There is authority for both contentions. The word "any" has a diversity of meanings and may be employed to indicate "all" or "every" as well as "some" or "one." 3A Words & Phrases (Perm. Ed.). Its meaning in a given statute depends upon the context and subject matter of the statute. In New York, N.H. & H.R. Co. v. Stevens, 81 Conn. 16, 21, 69 A. 1052, *329 we held it to be too comprehensive a word to receive a narrow construction. To find the sense in which it is employed in § 375d, we must look at the wording of the statute, its legislative history and its basic policy. Wilson v. Miller, 144 Conn. 212, 214, 128 A.2d 894. The original enactment authorizing zoning generally in this state was chapter 242 of the Public Acts of 1925. Section 5 of that chapter contained a provision, commonly found in zoning acts, that when a protest against a change of zone was filed by the owners of 20 per cent or more of the area of the lots included in the proposed change, or of those immediately adjacent in the rear thereof extending 100 feet therefrom, or of those directly opposite thereto extending 100 feet, a vote by more than a majority of the zoning authority was required for the adoption of the change. We had occasion to interpret this section, as amended (Cum. Sup. 1939, § 132e), in Parsons v. Wethersfield, 135 Conn. 24, 29, 60 A.2d 771. We held the words "immediately adjacent" to mean "adjoining or abutting." We said that this interpretation was required in order to set a definite standard by which to compute the percentage referred to in the statute and that the statute had for its purpose the precise definition of the protesting interest, deviation from which would be a departure from an exact standard.
In 1947, the legislature changed the method of fixing the qualifications of property owners as protestants. Sup. 1947, § 123i; Rev. 1949, § 838. The "immediately adjacent" and "directly opposite" tests of the original act were abandoned. Instead, a protest by property owners outside of the area to be rezoned, to be effective, had to be made by the owners of 20 per cent of the area "of the lots within two hundred feet in any direction" of the property included *330 in the proposed change. In 1951, the distance was extended to 500 feet. Cum. Sup. 1951, § 157b; Cum. Sup. 1955, § 375d. The change made by the legislature in 1947 manifested an intent to extend the area within which property owners might qualify as protestants by eliminating the requirement that they must own abutting or adjoining property and that such property must be either in the rear of or opposite the property proposed to be rezoned. By the amendment, the area within which property owners could qualify as protestants became the area bounded by a line drawn at a distance of 200 feet from every point of the outer boundary of the area affected by the change. The increase from 200 to 500 feet made in 1951 evidenced an intent to enlarge the area further. The obvious purpose of this enlargement was to deal with changes which were becoming increasingly larger in extent and influence and for these reasons affected a greater surrounding area. The shopping center change is typical of such a situation.
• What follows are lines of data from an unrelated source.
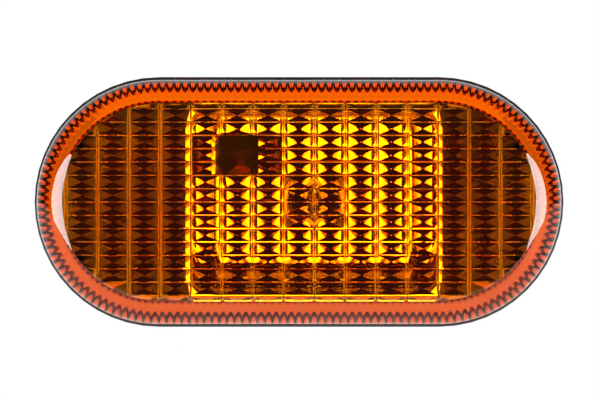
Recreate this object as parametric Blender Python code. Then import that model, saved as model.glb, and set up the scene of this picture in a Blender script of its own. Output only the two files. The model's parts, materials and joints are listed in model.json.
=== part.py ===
"""Oval side indicator lamp with an amber prism lens, for a vehicle's front wing.

Blender 4.5 script, in metres. The lens faces -Y, the long axis runs along X and +Z is up.
Y = 0 is the outer surface of the body panel that the foam gasket lies on.
"""

from math import atan2, ceil, cos, pi, radians, sin

import bmesh
import bpy
from mathutils import Vector

# Overall outline of the lamp: a straight middle with half-round ends
LAMP_LENGTH = 0.108
LAMP_HEIGHT = 0.051

# Clearance that neighbouring pieces keep, and how far joined shapes run into each other
SEAT_GAP = 0.0003
MERGE = 0.0008

# Foam gasket, die-cut from sheet
GASKET_THICKNESS = 0.002
GASKET_INSET = 0.0004
GASKET_LAND = 0.0029
GASKET_HOLE_CLEARANCE = 0.0004

# Housing: flange plate, locating spigot and the box that goes through the panel
FLANGE_THICKNESS = 0.0022
FLANGE_CHAMFER = 0.0004
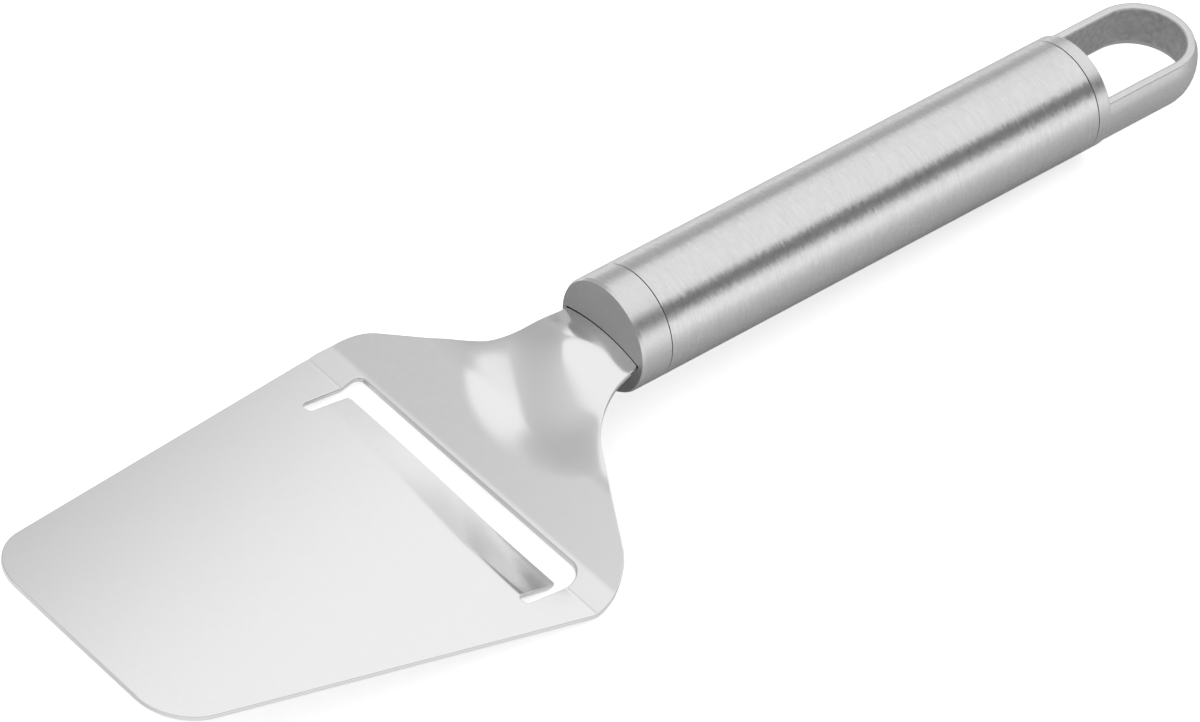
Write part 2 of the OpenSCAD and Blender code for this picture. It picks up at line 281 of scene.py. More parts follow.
def inside(points, loop):
    """Which points lie inside a closed outline."""
    x, y = points[:, 0, None], points[:, 1, None]
    x0, y0 = loop.T
    x1, y1 = np.roll(loop, -1, 0).T
    with np.errstate(divide="ignore", invalid="ignore"):
        crosses = ((y0 > y) != (y1 > y)) & (x < (x1 - x0) * (y - y0) / (y1 - y0) + x0)
    return crosses.sum(1) % 2 == 1


def near(points, loop, reach):
    """Which points lie within reach of an outline's own points."""
    return np.array([np.min(np.sum((loop - p) ** 2, 1)) < reach * reach for p in points])


# The sheet

half_w = rounded_line(
    [(0, FRONT_HALF_W), (SHOULDER_X, FRONT_HALF_W + SIDE_SPREAD * SHOULDER_X), (WAIST_X, WAIST_HALF_W),
     (CROWN_X, TANG_HALF_W), (TANG_END_X, TANG_END_HALF_W)],
    [0, SHOULDER_R, WAIST_R, 0, 0])
crown_z = rounded_line(
    [(0, 0), (PLATE_L, 0), (BEND_END_X, FIRST_RISE), (RAMP_END_X, RAMP_TOP),
     (STEEP_END_X, CROWN_Z - (CROWN_X - STEEP_END_X) * math.tan(TANG_SLOPE) + NECK_LIFT), (CROWN_X, CROWN_Z),
     (TANG_END_X + 1, CROWN_Z + (TANG_END_X + 1 - CROWN_X) * math.tan(TANG_SLOPE))],
    [0, BEND_R, RAMP_BEND_R, STEEP_BEND_R, NECK_BEND_R, 0, 0])


def on_lip(x, y):
    """Which places belong to the cutting lip."""
    between = (y > LIP_RIGHT - LIP_MARGIN) & (y < LIP_LEFT + LIP_MARGIN)
    return (x > NOTCH_X) & (x < EDGE_X + LIP_MARGIN) & between


def ease(v):
    """A smooth step from 0 to 1."""
    v = np.clip(v, 0, 1)
    return v * v * (3 - 2 * v)


def mound(x, y, middle, half, turn, power):
    """A soft oval hump of height 1."""
    dx, dy = x - middle[0], y - middle[1]
    along = (dx * math.cos(turn) + dy * math.sin(turn)) / half[0]
    across = (dy * math.cos(turn) - dx * math.sin(turn)) / half[1]
    return np.maximum(0, 1 - along ** 2 - across ** 2) ** power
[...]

If the total area from which the protestants may come was to be enlarged, it is only fair to assume that the percentage of that area required to be owned by the protestants would remain the same. This interpretation makes the statute workable because it can be applied to an area of almost any shape which is subject to a proposed change in zone or regulations. It creates a single, precise standard for the ascertainment of the area from which protestants may come and the computation of the protesting interests. The difficulty of applying the old rule, which required the property of the protestants to be "immediately adjacent," is well illustrated in the case of Park Regional Corporation v. Town Plan & Zoning Commission, 144 Conn. 677, 685, 136 A.2d 785, in which *331 the provisions of a special act rather than the general statutes governed. If the present statute is to be interpreted to mean "in any [one] direction," the problem of determining what area is to be included becomes exceedingly difficult. On the other hand, if the statute is construed to mean land bounded by a line drawn at a distance of 500 feet from every point of the outer boundary of the property subject to the proposed change, the problem of finding the total area to which the 20 per cent rule is to be applied becomes fairly simple, and, as already noted, the construction furnishes an exact standard for the determination of that area. When two constructions are possible, courts will adopt the one which makes the statute effective and workable, and not one which leads to difficult and possibly bizarre results. Bridgeport v. Stratford, 142 Conn. 634, 644, 116 A.2d 508. A construction attributing to the legislature an intent to create a single, definite standard applicable to all cases is to be favored. Parsons v. Wethersfield, supra. The construction we accord the statute achieves that result.
It is claimed that such a construction renders the words "in any direction" superfluous. The word "any" as used in the statute as amended does not, however, refer to "only one" of many but, rather, to "all." The phrase "in any direction" indicates, as the legislature meant it should, a marked departure from the statute which permitted a protest only by those owning areas in the rear of or opposite the property subject to the proposed change, that is, in one of two directions, and an intent to include the owners of areas surrounding that property in every direction. This interpretation gives meaning and purpose to the phrase. It is not for the court to say that some other language or provision would *332 have expressed the legislative intent better than the language used. State ex rel. Lewis v. Turney, 97 Conn. 496, 504, 117 A. 499.
Since the protesting interests here admittedly owned less than 20 per cent of the area of the lots within 500 feet in any direction of the property included in the proposed change, as we construe the statute, the affirmative votes of three members of the commission were sufficient for the approval of the Peters petition and the adoption of the change in zone.
In view of this conclusion, it is unnecessary to consider the other assignments of error.
There is error in both cases, the judgments are set aside and the cases are remanded with direction to render judgments dismissing the appeals.
In this opinion the other judges concurred.